You’re off on several points: not just that they’re tax-paying citizens but also that what makes it illegal is that civil service positions are merit-based and have protections against arbitrary dismissal. The whole point is to have a professional workforce rather than every 4-8 years having a lot of disruption when people are replaced with supporters of the new president. We had so many problems with that during the age of the spoils system that federal laws were enacted to prevent it. The key one here is that you can’t fire someone without cause and poor performance has to be documented as a consistent, fair standard and low performers given a period of time to improve (i.e. Biden couldn’t have simply said to cross reference the staff list with registered Republicans and then said he didn’t think they were as productive, he’d have had to show that the same standard was applied to everyone).

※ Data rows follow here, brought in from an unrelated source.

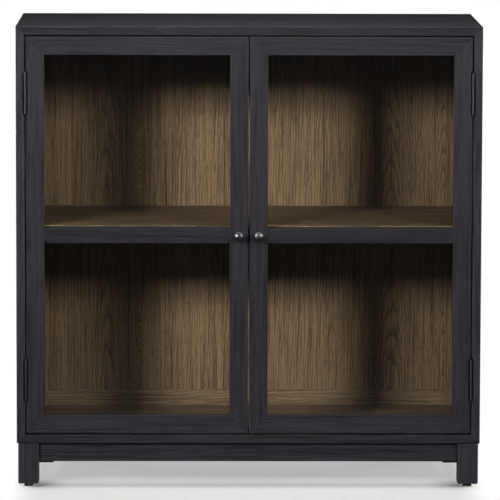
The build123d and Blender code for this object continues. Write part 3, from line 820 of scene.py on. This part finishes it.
# ---- Doors ----
# Each frame is charcoal oak, mitred at its corners, with a mid rail between its stiles. Every
# window is rebated behind for a pane, which four oak beads hold in.
GLASS_BEHIND, GLASS_THICK, GLASS_LAP = 0.010, 0.004, 0.008
PANE_LAP = 0.007  # a pane's own lap behind the wood, less than the rebate's by its clearance
BEAD_ARRIS, BEAD_GAP = 0.0008, 0.00005
for side, sign in (("left", 1), ("right", -1)):
    door = f"{side}_door"
    box = {
        part: extent(f"{door}_{part}")
        for part in ("hinge_stile", "meeting_stile", "top_rail", "upper_glass", "lower_glass")
    }
    foot, head = box["hinge_stile"][0][2], box["hinge_stile"][1][2]
    door_front = box["hinge_stile"][0][1]
    stile_wide = box["hinge_stile"][1][0] - box["hinge_stile"][0][0]
    door_thick = box["hinge_stile"][1][1] - door_front
    outer_x = box["hinge_stile"][0 if sign > 0 else 1][0]
    meeting_x = box["meeting_stile"][1 if sign > 0 else 0][0]
    rail_wide = box["top_rail"][1][2] - box["top_rail"][0][2]
    mid_low = box["lower_glass"][1][2] - PANE_LAP
    mid_high = box["upper_glass"][0][2] + PANE_LAP
    door_wide = abs(meeting_x - outer_x)

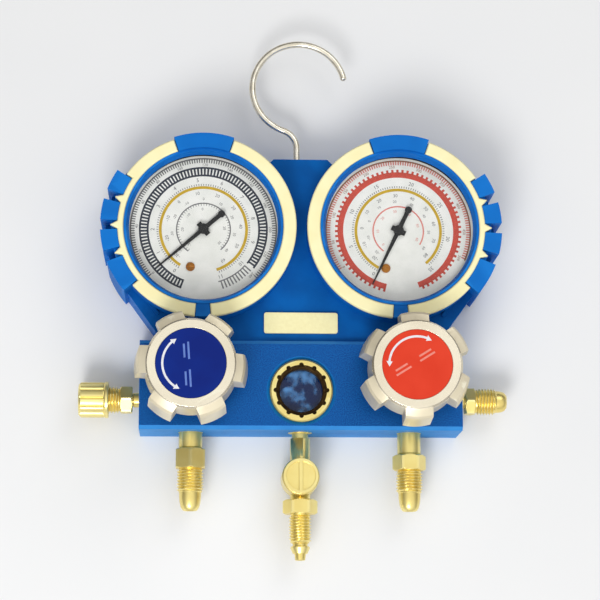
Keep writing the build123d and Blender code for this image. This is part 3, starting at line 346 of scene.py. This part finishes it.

Now, it’s true that non-unionized private sector workers don’t have those protections, especially in right-to-work states. That’s not because they’re bad but because there’s been a campaign by businesses since approximately the New Deal era to convince workers that they shouldn’t ask for contracts or negotiate collectively. I note that the executive class funding that position that do have contracts and look out for other members of their own class, so perhaps that’s not the model we should embrace. Tech workers gave up trillions of dollars and job security by not unionizing so it’s certainly paid off well for their bosses.